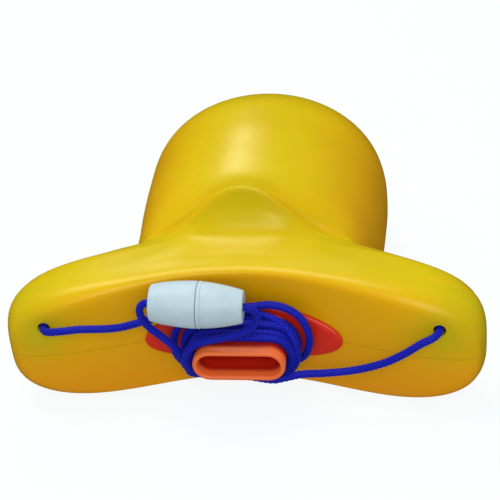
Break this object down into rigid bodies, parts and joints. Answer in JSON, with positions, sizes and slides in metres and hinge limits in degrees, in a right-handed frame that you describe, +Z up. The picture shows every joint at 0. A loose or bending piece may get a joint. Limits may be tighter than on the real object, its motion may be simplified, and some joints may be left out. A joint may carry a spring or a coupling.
{
  "type": "duck bill whistle",
  "caption": "Moulded duck-bill whistle with a flat bite mouthpiece, a reed inside, and a wound neck cord with a pull-apart toggle.",
  "frame": {"origin": "on the surface it rests on, under the middle of the bill's box (cord and toggle left out)", "axes": "+Z up, +Y towards the bill's tip, +X to the right as seen from the mouthpiece side"},
  "size_m": [0.1226, 0.107, 0.0512],
  "materials": {
    "bill": "smooth moulded, satin gloss, slightly translucent",
    "mouthpiece": "smooth moulded, satin",
    "holder": "moulded",
    "reed": "clear film",
    "wedge": "cork",
    "toggle": "moulded, fine satin",
    "cord": "braided nylon"
  },
  "bodies": {
    "root": {"upper_bill": "bill", "lower_bill": "bill", "mouthpiece": "mouthpiece", "mouthpiece_clip": "holder", "reed_sleeve": "holder", "tone_board": "holder", "reed_root": "reed", "reed_wedge": "wedge", "toggle_socket": "toggle", "toggle_socket_knot": "cord", "cord_left_span": "cord", "cord_right_span": "cord", "cord_socket_loop": "cord", "cord_plug_strand": "cord", "cord_loose_turn": "cord", "cord_winding": "cord", "cord_knot_left": "cord", "cord_knot_right": "cord"},
    "plug_half": {"toggle_plug": "toggle", "toggle_plug_knot": "cord", "cord_plug_tail": "cord"},
    "reed": {"reed_tongue": "reed"}
  },
  "joints": [
    {"name": "toggle_pull", "type": "slide", "parent": "root", "child": "plug_half", "axis": [0.9986, 0, -0.0523], "range_m": [0, 0.008]},
    {"name": "reed_flex", "type": "hinge", "parent": "root", "child": "reed", "pos_m": [0, -0.0323, 0.01792], "axis": [-1, 0, 0], "range_deg": [-1.5, 6], "stiffness_Nm_per_rad": 0.001}
  ]
}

#### Task objective:
Which lines in the listing above hold the word "frame"? Show each of them.

#### Answer to the problem:
Break this object down into rigid bodies, parts and joints. Answer in JSON, with positions, sizes and slides in metres and hinge limits in degrees, in a right-handed frame that you describe, +Z up. The picture shows every joint at 0. A loose or bending piece may get a joint. Limits may be tighter than on the real object, its motion may be simplified, and some joints may be left out. A joint may carry a spring or a coupling.
  "frame": {"origin": "on the surface it rests on, under the middle of the bill's box (cord and toggle left out)", "axes": "+Z up, +Y towards the bill's tip, +X to the right as seen from the mouthpiece side"},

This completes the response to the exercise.